> **Raw data**:
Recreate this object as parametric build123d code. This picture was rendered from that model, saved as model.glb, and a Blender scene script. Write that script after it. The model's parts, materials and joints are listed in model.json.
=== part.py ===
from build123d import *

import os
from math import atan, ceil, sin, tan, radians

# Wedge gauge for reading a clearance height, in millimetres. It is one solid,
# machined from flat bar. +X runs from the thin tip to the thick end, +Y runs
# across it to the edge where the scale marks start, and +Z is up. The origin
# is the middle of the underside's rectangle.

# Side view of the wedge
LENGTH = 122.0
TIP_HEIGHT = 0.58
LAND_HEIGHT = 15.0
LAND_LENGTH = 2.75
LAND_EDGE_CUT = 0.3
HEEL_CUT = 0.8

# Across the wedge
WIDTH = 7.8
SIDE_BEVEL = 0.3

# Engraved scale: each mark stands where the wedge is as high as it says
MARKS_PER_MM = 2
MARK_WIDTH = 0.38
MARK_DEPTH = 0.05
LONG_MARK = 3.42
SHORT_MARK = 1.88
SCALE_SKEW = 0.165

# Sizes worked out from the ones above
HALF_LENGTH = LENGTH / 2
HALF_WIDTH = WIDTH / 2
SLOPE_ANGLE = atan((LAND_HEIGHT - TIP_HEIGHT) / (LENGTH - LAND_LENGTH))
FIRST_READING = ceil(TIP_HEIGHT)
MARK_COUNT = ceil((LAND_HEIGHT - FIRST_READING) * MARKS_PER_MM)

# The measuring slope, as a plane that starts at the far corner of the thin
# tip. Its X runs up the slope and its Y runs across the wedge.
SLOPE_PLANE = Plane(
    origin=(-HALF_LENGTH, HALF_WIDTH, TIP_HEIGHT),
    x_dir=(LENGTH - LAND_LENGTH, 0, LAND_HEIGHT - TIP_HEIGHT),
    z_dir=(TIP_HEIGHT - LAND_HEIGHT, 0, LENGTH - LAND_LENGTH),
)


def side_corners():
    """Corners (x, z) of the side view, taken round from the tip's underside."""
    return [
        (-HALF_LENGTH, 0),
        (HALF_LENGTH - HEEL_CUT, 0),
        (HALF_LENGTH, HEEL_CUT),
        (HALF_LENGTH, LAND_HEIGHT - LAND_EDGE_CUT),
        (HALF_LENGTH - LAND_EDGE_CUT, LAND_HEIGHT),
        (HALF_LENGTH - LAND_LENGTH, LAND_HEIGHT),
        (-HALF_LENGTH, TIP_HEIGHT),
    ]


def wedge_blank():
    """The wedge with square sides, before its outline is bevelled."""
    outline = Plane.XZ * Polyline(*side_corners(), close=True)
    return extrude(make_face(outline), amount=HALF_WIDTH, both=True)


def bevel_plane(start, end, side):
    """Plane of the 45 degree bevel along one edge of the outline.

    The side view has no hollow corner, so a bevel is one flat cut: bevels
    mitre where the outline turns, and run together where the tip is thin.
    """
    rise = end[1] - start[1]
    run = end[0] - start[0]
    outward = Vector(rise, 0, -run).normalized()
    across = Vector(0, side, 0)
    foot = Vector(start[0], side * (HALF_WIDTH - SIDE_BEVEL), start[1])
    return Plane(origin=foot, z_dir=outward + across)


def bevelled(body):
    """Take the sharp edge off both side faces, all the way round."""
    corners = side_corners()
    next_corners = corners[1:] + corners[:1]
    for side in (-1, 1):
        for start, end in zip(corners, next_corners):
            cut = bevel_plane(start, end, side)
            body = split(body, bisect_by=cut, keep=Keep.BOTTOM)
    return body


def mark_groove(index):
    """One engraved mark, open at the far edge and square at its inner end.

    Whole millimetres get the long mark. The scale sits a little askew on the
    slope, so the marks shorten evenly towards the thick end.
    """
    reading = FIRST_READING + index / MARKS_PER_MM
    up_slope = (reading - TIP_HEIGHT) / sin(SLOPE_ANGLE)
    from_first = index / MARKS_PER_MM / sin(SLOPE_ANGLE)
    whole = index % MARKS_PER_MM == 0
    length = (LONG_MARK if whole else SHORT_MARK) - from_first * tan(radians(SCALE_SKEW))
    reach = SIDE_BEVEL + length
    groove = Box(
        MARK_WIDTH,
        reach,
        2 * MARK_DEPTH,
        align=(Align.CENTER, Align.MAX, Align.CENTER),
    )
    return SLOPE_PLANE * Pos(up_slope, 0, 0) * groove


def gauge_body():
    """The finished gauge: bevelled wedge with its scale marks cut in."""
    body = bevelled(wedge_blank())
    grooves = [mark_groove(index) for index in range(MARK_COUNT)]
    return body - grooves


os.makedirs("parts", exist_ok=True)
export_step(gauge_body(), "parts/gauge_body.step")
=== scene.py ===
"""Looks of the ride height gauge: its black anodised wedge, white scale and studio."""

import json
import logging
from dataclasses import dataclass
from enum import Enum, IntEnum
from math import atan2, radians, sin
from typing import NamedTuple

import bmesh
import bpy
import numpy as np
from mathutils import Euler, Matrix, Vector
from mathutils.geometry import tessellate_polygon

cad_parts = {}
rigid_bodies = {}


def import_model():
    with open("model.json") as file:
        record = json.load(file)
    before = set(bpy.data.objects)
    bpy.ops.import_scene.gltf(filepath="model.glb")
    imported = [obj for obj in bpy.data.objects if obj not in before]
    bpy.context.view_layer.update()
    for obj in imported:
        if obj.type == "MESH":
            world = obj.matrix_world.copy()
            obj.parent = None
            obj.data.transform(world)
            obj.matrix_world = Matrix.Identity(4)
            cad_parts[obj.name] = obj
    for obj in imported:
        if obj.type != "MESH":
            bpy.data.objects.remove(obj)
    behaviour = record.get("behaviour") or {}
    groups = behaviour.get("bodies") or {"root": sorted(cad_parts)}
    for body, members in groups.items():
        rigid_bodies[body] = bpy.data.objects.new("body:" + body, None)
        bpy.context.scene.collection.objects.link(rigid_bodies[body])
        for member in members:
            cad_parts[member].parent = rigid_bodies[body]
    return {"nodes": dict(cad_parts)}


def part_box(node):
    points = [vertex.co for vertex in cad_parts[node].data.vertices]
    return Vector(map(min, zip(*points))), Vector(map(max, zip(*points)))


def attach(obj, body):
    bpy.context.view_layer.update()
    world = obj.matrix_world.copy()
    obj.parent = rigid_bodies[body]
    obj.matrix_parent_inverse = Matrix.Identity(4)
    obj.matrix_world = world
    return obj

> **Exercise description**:
Please set down the whole listing above without altering a single line.

> **Output for this task**:
Recreate this object as parametric build123d code. This picture was rendered from that model, saved as model.glb, and a Blender scene script. Write that script after it. The model's parts, materials and joints are listed in model.json.
=== part.py ===
from build123d import *

import os
from math import atan, ceil, sin, tan, radians

# Wedge gauge for reading a clearance height, in millimetres. It is one solid,
# machined from flat bar. +X runs from the thin tip to the thick end, +Y runs
# across it to the edge where the scale marks start, and +Z is up. The origin
# is the middle of the underside's rectangle.

# Side view of the wedge
LENGTH = 122.0
TIP_HEIGHT = 0.58
LAND_HEIGHT = 15.0
LAND_LENGTH = 2.75
LAND_EDGE_CUT = 0.3
HEEL_CUT = 0.8

# Across the wedge
WIDTH = 7.8
SIDE_BEVEL = 0.3

# Engraved scale: each mark stands where the wedge is as high as it says
MARKS_PER_MM = 2
MARK_WIDTH = 0.38
MARK_DEPTH = 0.05
LONG_MARK = 3.42
SHORT_MARK = 1.88
SCALE_SKEW = 0.165

# Sizes worked out from the ones above
HALF_LENGTH = LENGTH / 2
HALF_WIDTH = WIDTH / 2
SLOPE_ANGLE = atan((LAND_HEIGHT - TIP_HEIGHT) / (LENGTH - LAND_LENGTH))
FIRST_READING = ceil(TIP_HEIGHT)
MARK_COUNT = ceil((LAND_HEIGHT - FIRST_READING) * MARKS_PER_MM)

# The measuring slope, as a plane that starts at the far corner of the thin
# tip. Its X runs up the slope and its Y runs across the wedge.
SLOPE_PLANE = Plane(
    origin=(-HALF_LENGTH, HALF_WIDTH, TIP_HEIGHT),
    x_dir=(LENGTH - LAND_LENGTH, 0, LAND_HEIGHT - TIP_HEIGHT),
    z_dir=(TIP_HEIGHT - LAND_HEIGHT, 0, LENGTH - LAND_LENGTH),
)


def side_corners():
    """Corners (x, z) of the side view, taken round from the tip's underside."""
    return [
        (-HALF_LENGTH, 0),
        (HALF_LENGTH - HEEL_CUT, 0),
        (HALF_LENGTH, HEEL_CUT),
        (HALF_LENGTH, LAND_HEIGHT - LAND_EDGE_CUT),
        (HALF_LENGTH - LAND_EDGE_CUT, LAND_HEIGHT),
        (HALF_LENGTH - LAND_LENGTH, LAND_HEIGHT),
        (-HALF_LENGTH, TIP_HEIGHT),
    ]


def wedge_blank():
    """The wedge with square sides, before its outline is bevelled."""
    outline = Plane.XZ * Polyline(*side_corners(), close=True)
    return extrude(make_face(outline), amount=HALF_WIDTH, both=True)


def bevel_plane(start, end, side):
    """Plane of the 45 degree bevel along one edge of the outline.

    The side view has no hollow corner, so a bevel is one flat cut: bevels
    mitre where the outline turns, and run together where the tip is thin.
    """
    rise = end[1] - start[1]
    run = end[0] - start[0]
    outward = Vector(rise, 0, -run).normalized()
    across = Vector(0, side, 0)
    foot = Vector(start[0], side * (HALF_WIDTH - SIDE_BEVEL), start[1])
    return Plane(origin=foot, z_dir=outward + across)


def bevelled(body):
    """Take the sharp edge off both side faces, all the way round."""
    corners = side_corners()
    next_corners = corners[1:] + corners[:1]
    for side in (-1, 1):
        for start, end in zip(corners, next_corners):
            cut = bevel_plane(start, end, side)
            body = split(body, bisect_by=cut, keep=Keep.BOTTOM)
    return body


def mark_groove(index):
    """One engraved mark, open at the far edge and square at its inner end.

    Whole millimetres get the long mark. The scale sits a little askew on the
    slope, so the marks shorten evenly towards the thick end.
    """
    reading = FIRST_READING + index / MARKS_PER_MM
    up_slope = (reading - TIP_HEIGHT) / sin(SLOPE_ANGLE)
    from_first = index / MARKS_PER_MM / sin(SLOPE_ANGLE)
    whole = index % MARKS_PER_MM == 0
    length = (LONG_MARK if whole else SHORT_MARK) - from_first * tan(radians(SCALE_SKEW))
    reach = SIDE_BEVEL + length
    groove = Box(
        MARK_WIDTH,
        reach,
        2 * MARK_DEPTH,
        align=(Align.CENTER, Align.MAX, Align.CENTER),
    )
    return SLOPE_PLANE * Pos(up_slope, 0, 0) * groove


def gauge_body():
    """The finished gauge: bevelled wedge with its scale marks cut in."""
    body = bevelled(wedge_blank())
    grooves = [mark_groove(index) for index in range(MARK_COUNT)]
    return body - grooves


os.makedirs("parts", exist_ok=True)
export_step(gauge_body(), "parts/gauge_body.step")
=== scene.py ===
"""Looks of the ride height gauge: its black anodised wedge, white scale and studio."""

import json
import logging
from dataclasses import dataclass
from enum import Enum, IntEnum
from math import atan2, radians, sin
from typing import NamedTuple

import bmesh
import bpy
import numpy as np
from mathutils import Euler, Matrix, Vector
from mathutils.geometry import tessellate_polygon

cad_parts = {}
rigid_bodies = {}


def import_model():
    with open("model.json") as file:
        record = json.load(file)
    before = set(bpy.data.objects)
    bpy.ops.import_scene.gltf(filepath="model.glb")
    imported = [obj for obj in bpy.data.objects if obj not in before]
    bpy.context.view_layer.update()
    for obj in imported:
        if obj.type == "MESH":
            world = obj.matrix_world.copy()
            obj.parent = None
            obj.data.transform(world)
            obj.matrix_world = Matrix.Identity(4)
            cad_parts[obj.name] = obj
    for obj in imported:
        if obj.type != "MESH":
            bpy.data.objects.remove(obj)
    behaviour = record.get("behaviour") or {}
    groups = behaviour.get("bodies") or {"root": sorted(cad_parts)}
    for body, members in groups.items():
        rigid_bodies[body] = bpy.data.objects.new("body:" + body, None)
        bpy.context.scene.collection.objects.link(rigid_bodies[body])
        for member in members:
            cad_parts[member].parent = rigid_bodies[body]
    return {"nodes": dict(cad_parts)}


def part_box(node):
    points = [vertex.co for vertex in cad_parts[node].data.vertices]
    return Vector(map(min, zip(*points))), Vector(map(max, zip(*points)))


def attach(obj, body):
    bpy.context.view_layer.update()
    world = obj.matrix_world.copy()
    obj.parent = rigid_bodies[body]
    obj.matrix_parent_inverse = Matrix.Identity(4)
    obj.matrix_world = world
    return obj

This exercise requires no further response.